Almost 900,000 SLC loans will be taken out this academic year, so this rate increase is awful news for British students. In total, past and present students owe an enormous amount to the Student Loans Company: almost £19 billion in 2005/06, with this figure growing by around £3 billion a year. So, a rate hike of 2.4% will cost students around £500 million more in the coming academic year. Ouch!
So, thanks to a statistical fluke, the interest on student debts will double for twelve months, which could mean that student debts will increase by hundreds of pounds over the coming year. One of my friends, for example, a 22-year-old third-year undergraduate reading law, currently has £16,000 of SLC debt. Under the 2006/07 interest rate of 2.4%, her debt would have grown by £384 over the past year. However, as the SLC interest rate has doubled, so too will her interest bill, which leaps to £768.
The good news is that the SLC's interest rate is unlikely to stay this high in 2008/09, as the RPI figure has been falling steadily since peaking in March. Indeed, the SLC has reassured students that it expects student loans to become cheaper from September 2008. Nevertheless, for one year, student loans will become considerably more expensive. Here's how the SLC's interest rate has varied since student loans were introduced in the 1990/91 academic year:
Historic student loan interest rates
As you can see, the interest rate for 2007/08 is the highest charged by the SLC since the early days of the SLC in 1991/92.
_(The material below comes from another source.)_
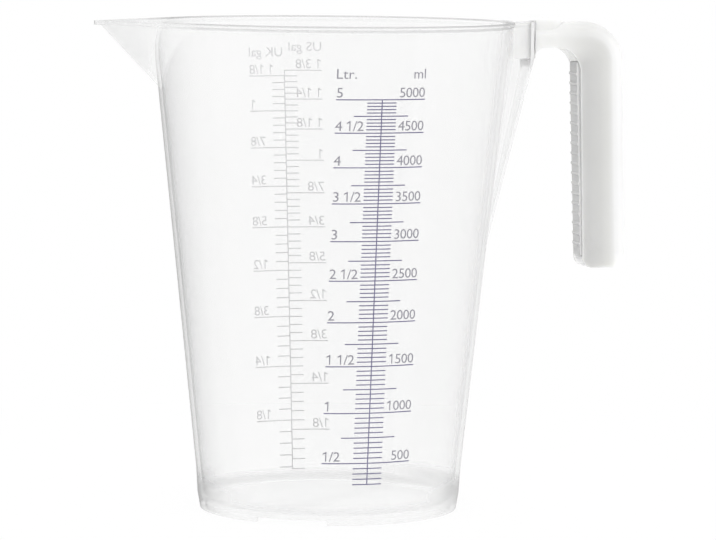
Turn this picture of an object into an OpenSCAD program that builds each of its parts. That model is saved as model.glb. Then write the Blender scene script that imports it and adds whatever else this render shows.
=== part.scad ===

Finally, as an undergraduate, I went on a huge march through London in 1989 to protest against the introduction of student loans. Thanks to the Internet, student protests are now far more sophisticated, so perhaps some enterprising student will react to this news by starting a "Say No to More Expensive Student Loans!" campaign on social-networking website Facebook? It worked when HSBC tried to withdraw interest-free overdrafts for graduates (see Students Fight HSBC And Win!), so it's worth a try. Good luck!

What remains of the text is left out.